3 days ago
‘The Handmaid's Tale was instrumental in my feminist coming-of-age'
I was intrigued by the savage turns of fortune in A Little Princess as well as by the descriptions of the lavish doll's clothes. Little House on the Prairie, by contrast, was a fantasy of wilderness living utterly foreign to me as an urban child. But both books troubled me, which is why I re-read them so often, I think, as I tried to figure out the underlying histories of imperialism. Re-reading them with my own kids I realised so many things that eluded me as a kid: the subplots of diamond mines in India under British colonialism, the appalling child poverty in London of A Little Princess. The mistreatment of Native Americans in the Little House books is a recurring theme: the character of Laura as a child is always questioning her mother's attitudes towards the traditional owners of the land. Both are brilliant books for kids that are also brilliant for adults.

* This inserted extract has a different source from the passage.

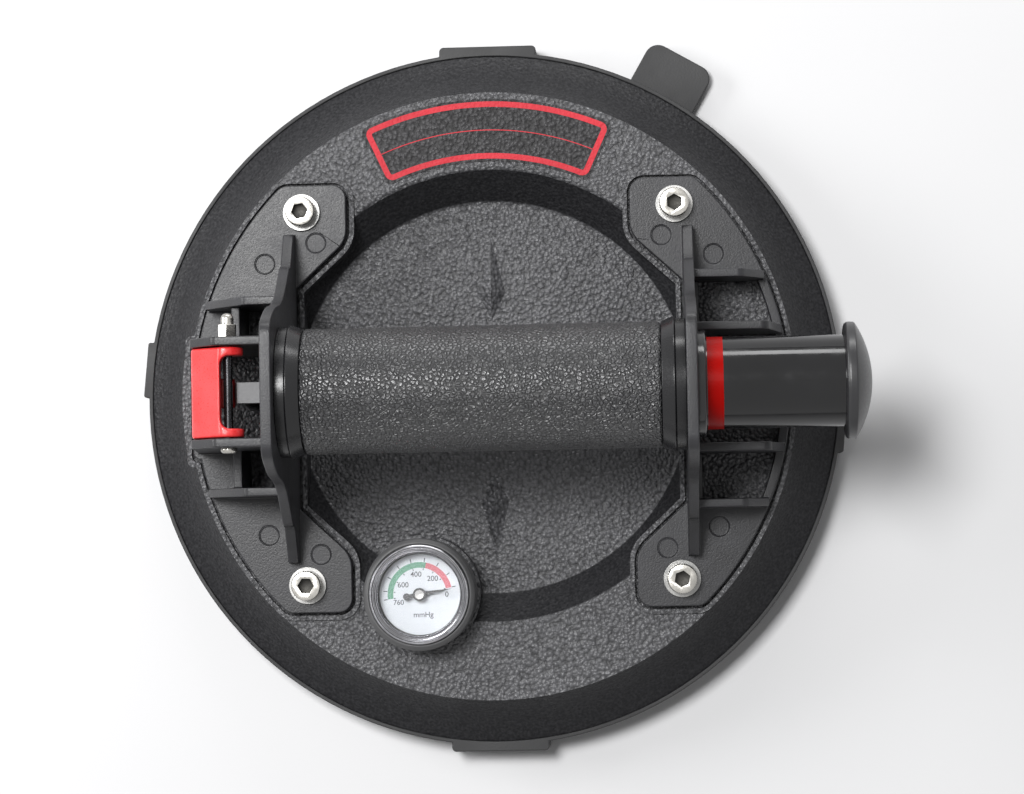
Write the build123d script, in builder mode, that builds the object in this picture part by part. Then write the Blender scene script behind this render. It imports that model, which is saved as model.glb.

My favourite classic read is Middlemarch every time. I came to it late but reread it about once a year: Dorothea Brooks, who doesn't accomplish anything the world acclaims but makes a difference to those around her, is a remarkable heroine. I always find new things to admire in the book: at the moment it's the scene at the start in which Dorothea admires the jewels left by her mother and thinks of keeping them near her 'to feed her eye at these little fountains of pure colour'. It's such a beautiful image of emeralds in sunlight.